Nella festa, invece, si scopre l’abbondanza, la grazia della vita. Per cui si ritorna ad essa con gioia, amandola. Ecco che i discepoli mangiarono “a sazietà”. Eccoli non alterati e fuori di sé a causa di sostanze eccitanti, bensì carichi per aver ricevuto l’essenziale e la gioia per vivere. Carichi di un avanzo che si porta con sé, che continua a fiorire, che può essere diviso con altri nel cammino della vita.
Immagine che illumina anche la nostra estate. L’estate che ricrea non è quella che fa dimenticare la vita, che fa fuggire da essa. Piuttosto è quella che porta all’incontro con il Signore e la sua bellezza, con Dio e con i suoi figli, per ritrovare senso alla vita che ci chiederà di nuovo di metterci all’ultimo posto per servire con gioia nel suo nome.
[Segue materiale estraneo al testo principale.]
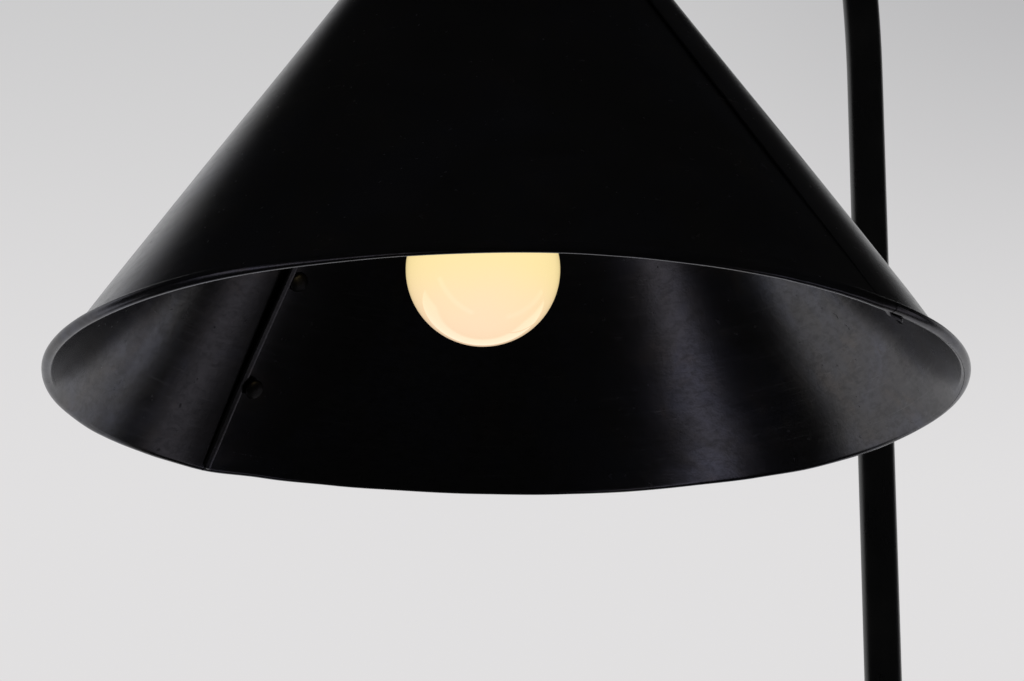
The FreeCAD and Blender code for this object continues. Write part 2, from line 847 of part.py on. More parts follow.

Quante volte sentiamo ripetere da tanti: «Padre, non mi chieda di andare a messa la domenica. Non perché io non creda, ma perché ho faticato talmente tanto che almeno un giorno a settimana debbo riposare e stare con la mia famiglia». Solo che poi la domenica quella stessa persona in verità non riesce a riposare, a ri-crearsi, e le sue ore passano senza che quell’uomo o quella donna abbia realmente condiviso la festa con i suoi cari. Noi sappiamo che è faticoso levarsi per quell’eucarestia, ma sappiamo anche che essa poi riposa veramente, restituisce la gioia e la speranza. E sappiamo che essa fa incontrare moglie e marito, genitori e figli, intorno alla presenza di Dio. Quante volte abbiamo sentito: «Esco rasserenato dalla messa, anche se mi ha chiesto di convertirmi. Esco sereno perché vedo meglio ciò che il Signore mi chiedo, perché comprendo il senso della fatica che sto vivendo». Quante volte genitori e figli si riscoprono famiglia proprio perché si trovano intorno a quel “pane” e a quel “vino”, mentre senza l’eucarestia vivrebbero ognuno chiuso nella propria camera!
Come quando ci si confessa. Quanto sembra difficile alzarsi per chiedere quel perdono e come si torna a casa diversi, felici, sanati!